Moon cited a statistic from a Check Point study that might help make the case: "Social engineering costs victims on average $25,000 to $100,000 per security incident."
He shared an anecdote that illustrates the cautious mindset necessary for guarding against potential social engineering ploys. The anecdote also illustrates how even IT security professionals could fall prey. "I drove into our [company's] parking lot. I parked my car. I'm usually the first one to the office. I was the first one there. I looked down on the tarmac next to my car, and there was a USB thumbdrive there with our logo on it. … And the first thing that went through my mind was, 'This has got to be one of my employees! I need to find out whose this is!' So, I thought, 'Wait. I'll just go right up and throw it on my laptop and figure out whose it is.'" Here, discovering what appeared to be simply an employee's lost thumbdrive, Moon suggested it could easily have been planted intentionally, a trick to get the device inside the company's office.
Then there are the undirected probes, the third category of security threats, which Moon said are in some ways "much more concerning" than the non-technical and electronically directed threats. "[Undirected probes are] essentially a war dial of the Internet," he said, where attacks are looking for a way into anyone's network. Undirected probes can include spam, malware and scamware.

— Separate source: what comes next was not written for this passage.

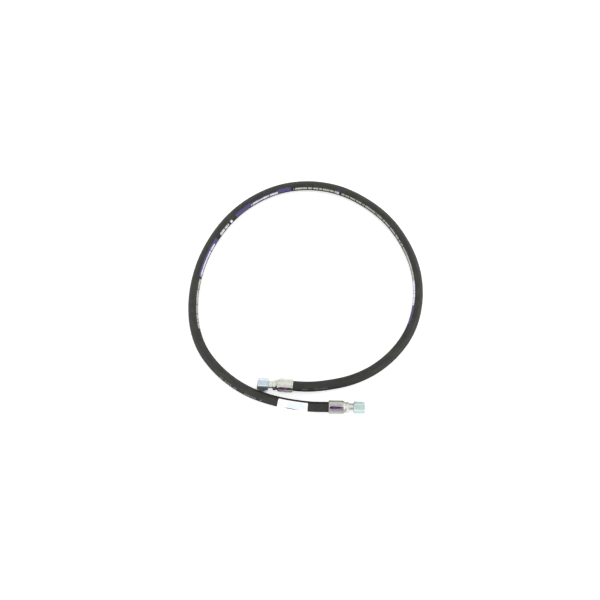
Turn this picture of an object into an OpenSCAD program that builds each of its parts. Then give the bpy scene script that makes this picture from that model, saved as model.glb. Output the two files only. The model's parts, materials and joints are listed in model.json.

Moon pointed out that many studies are available online to help support a case for bolstering SMB security. Customers may not think they can afford the protection, but research can show them that the cost of recovering from the damage done by a security breach can be significantly more expensive.
"We're in the business of [securing our customers'] data. It's critical that we have this communication with them," he said. "If it turns out to be financially beneficial to your organization, [then that's] great. But in good will, I think this is a wonderful opportunity for you to have a dialogue."